Foster’s father uses a mobility scooter when he visits the university. He has trouble moving around campus due to the lack of ramps and elevators. And the ramps that have been added are often inconvenient and far apart.

“I sort of understand wanting to keep the prestige of a historical landmark,” Foster said. “But at the same time, we want a campus that is accessible for everyone.”

Both first year residence halls, Graham-Lees and Gaines, are now equipped with elevators to make the dorms accessible to disabled or injured students. And all six sorority houses have elevators.

But the Fraternity houses and the Woods Creek Apartments, which typically house sophomores, do not have elevators. While the apartments were renovated in the summer of 1996, no elevators were installed for students on crutches or in wheelchairs.

Sophia Benoit, ’18, needed hip surgery last summer. At the time, she lived in Gaines. But she was forced to wait to schedule her surgery until after the school-year ended.

“When I was going to get my hip surgery, I was going to be on crutches for six weeks,” Benoit said. “I had to wait until school was over because it was impossible for me to get around.”

Benoit had classes in Tucker Hall that semester and knew it would be difficult to make it to the higher floors. Earlier in the year, another student in Benoit’s Spanish Literature class broke her foot, and struggled getting to class.

“We were in Tucker on the fourth floor, and obviously there was no elevator there so she couldn’t get up the stairs,” Benoit said. “So we moved to the first floor of Reid instead.”

Hammad Ahmad, ‘19, is facing similar problems. He’s been using crutches since earlier this winter, when he sprained his ankle.

“I was given crutches [from the Health Center] immediately, and then it was kind of stressful for me,” Ahmad said.

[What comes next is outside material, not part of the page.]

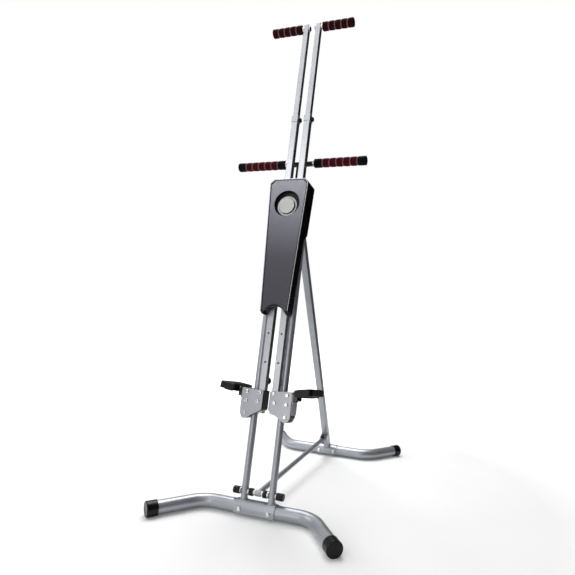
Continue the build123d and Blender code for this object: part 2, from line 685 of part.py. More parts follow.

Ahmad was injured on the Friday before exam week. His first final exam was the following day in the Tucker Multimedia Center, but he knew he could not get up the stairs with his sprained ankle. Ahmad emailed Dean of the College Wendy Price to change his exam location, and completed his Arabic final in Baker Hall, with the help of Public Safety.

“When it rains or snows, I just call public safety and they help me,” Ahmad said.

Newcomb Hall on the Colonnade faced restoration in the summer of 2010. The building now includes an elevator, a handicap accessible toilet, and automatic door openers.

Tucker Hall is the last building on the Colonnade scheduled for restoration. The building will include an elevator to improve accessibility for all students, according to wlu.edu.